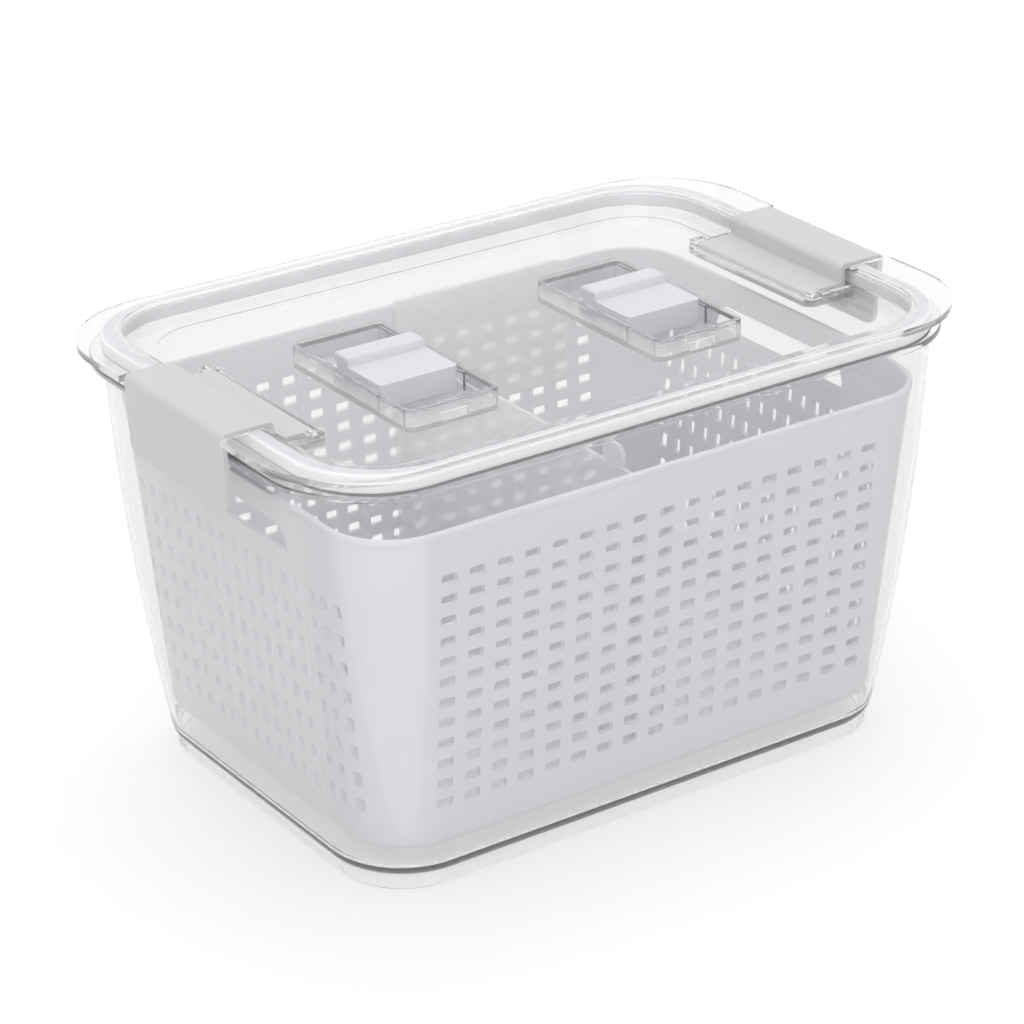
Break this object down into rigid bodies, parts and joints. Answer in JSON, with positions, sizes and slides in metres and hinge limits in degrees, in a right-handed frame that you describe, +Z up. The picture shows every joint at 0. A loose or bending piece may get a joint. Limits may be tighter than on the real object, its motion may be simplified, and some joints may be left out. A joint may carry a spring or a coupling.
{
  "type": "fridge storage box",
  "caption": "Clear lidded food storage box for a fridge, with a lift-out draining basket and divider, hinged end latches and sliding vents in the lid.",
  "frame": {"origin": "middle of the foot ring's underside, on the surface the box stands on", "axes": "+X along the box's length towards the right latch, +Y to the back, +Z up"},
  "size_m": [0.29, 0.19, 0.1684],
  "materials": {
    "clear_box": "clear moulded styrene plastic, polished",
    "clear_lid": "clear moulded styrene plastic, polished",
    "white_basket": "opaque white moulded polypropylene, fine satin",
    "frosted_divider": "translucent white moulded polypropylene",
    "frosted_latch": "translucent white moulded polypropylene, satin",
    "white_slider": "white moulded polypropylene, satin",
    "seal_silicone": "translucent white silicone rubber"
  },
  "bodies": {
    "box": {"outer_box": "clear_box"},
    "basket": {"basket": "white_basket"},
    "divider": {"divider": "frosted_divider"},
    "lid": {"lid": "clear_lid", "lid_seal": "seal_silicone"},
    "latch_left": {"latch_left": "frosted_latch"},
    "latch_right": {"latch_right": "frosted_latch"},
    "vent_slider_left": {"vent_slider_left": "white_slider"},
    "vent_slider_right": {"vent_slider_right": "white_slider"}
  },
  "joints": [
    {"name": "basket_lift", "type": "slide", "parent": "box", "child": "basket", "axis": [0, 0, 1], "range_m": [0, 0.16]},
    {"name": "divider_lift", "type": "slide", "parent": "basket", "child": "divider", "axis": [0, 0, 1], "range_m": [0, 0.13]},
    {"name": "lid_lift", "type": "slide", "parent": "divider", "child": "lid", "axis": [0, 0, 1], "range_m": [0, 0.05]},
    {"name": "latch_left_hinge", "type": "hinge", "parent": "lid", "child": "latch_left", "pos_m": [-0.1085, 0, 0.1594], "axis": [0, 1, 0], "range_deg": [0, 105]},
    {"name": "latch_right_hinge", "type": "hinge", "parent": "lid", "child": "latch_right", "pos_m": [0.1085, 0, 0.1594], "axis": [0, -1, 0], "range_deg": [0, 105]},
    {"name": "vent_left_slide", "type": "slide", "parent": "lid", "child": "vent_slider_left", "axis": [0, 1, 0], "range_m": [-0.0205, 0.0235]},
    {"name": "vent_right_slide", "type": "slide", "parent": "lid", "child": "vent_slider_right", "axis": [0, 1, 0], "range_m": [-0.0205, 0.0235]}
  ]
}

■ TASK OBJECTIVE
Write out the full listing, keeping every line exactly as it is.

■ EXERCISE SOLUTION
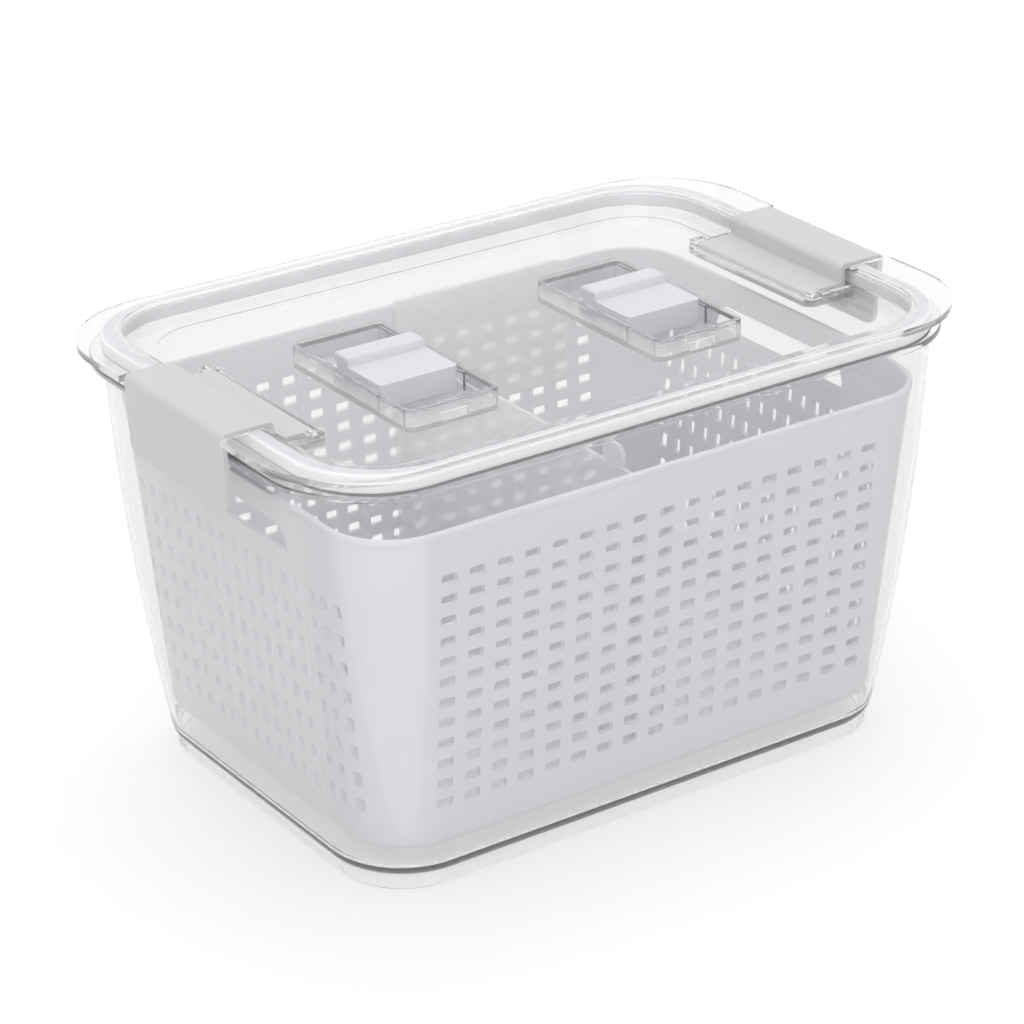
Break this object down into rigid bodies, parts and joints. Answer in JSON, with positions, sizes and slides in metres and hinge limits in degrees, in a right-handed frame that you describe, +Z up. The picture shows every joint at 0. A loose or bending piece may get a joint. Limits may be tighter than on the real object, its motion may be simplified, and some joints may be left out. A joint may carry a spring or a coupling.
{
  "type": "fridge storage box",
  "caption": "Clear lidded food storage box for a fridge, with a lift-out draining basket and divider, hinged end latches and sliding vents in the lid.",
  "frame": {"origin": "middle of the foot ring's underside, on the surface the box stands on", "axes": "+X along the box's length towards the right latch, +Y to the back, +Z up"},
  "size_m": [0.29, 0.19, 0.1684],
  "materials": {
    "clear_box": "clear moulded styrene plastic, polished",
    "clear_lid": "clear moulded styrene plastic, polished",
    "white_basket": "opaque white moulded polypropylene, fine satin",
    "frosted_divider": "translucent white moulded polypropylene",
    "frosted_latch": "translucent white moulded polypropylene, satin",
    "white_slider": "white moulded polypropylene, satin",
    "seal_silicone": "translucent white silicone rubber"
  },
  "bodies": {
    "box": {"outer_box": "clear_box"},
    "basket": {"basket": "white_basket"},
    "divider": {"divider": "frosted_divider"},
    "lid": {"lid": "clear_lid", "lid_seal": "seal_silicone"},
    "latch_left": {"latch_left": "frosted_latch"},
    "latch_right": {"latch_right": "frosted_latch"},
    "vent_slider_left": {"vent_slider_left": "white_slider"},
    "vent_slider_right": {"vent_slider_right": "white_slider"}
  },
  "joints": [
    {"name": "basket_lift", "type": "slide", "parent": "box", "child": "basket", "axis": [0, 0, 1], "range_m": [0, 0.16]},
    {"name": "divider_lift", "type": "slide", "parent": "basket", "child": "divider", "axis": [0, 0, 1], "range_m": [0, 0.13]},
    {"name": "lid_lift", "type": "slide", "parent": "divider", "child": "lid", "axis": [0, 0, 1], "range_m": [0, 0.05]},
    {"name": "latch_left_hinge", "type": "hinge", "parent": "lid", "child": "latch_left", "pos_m": [-0.1085, 0, 0.1594], "axis": [0, 1, 0], "range_deg": [0, 105]},
    {"name": "latch_right_hinge", "type": "hinge", "parent": "lid", "child": "latch_right", "pos_m": [0.1085, 0, 0.1594], "axis": [0, -1, 0], "range_deg": [0, 105]},
    {"name": "vent_left_slide", "type": "slide", "parent": "lid", "child": "vent_slider_left", "axis": [0, 1, 0], "range_m": [-0.0205, 0.0235]},
    {"name": "vent_right_slide", "type": "slide", "parent": "lid", "child": "vent_slider_right", "axis": [0, 1, 0], "range_m": [-0.0205, 0.0235]}
  ]
}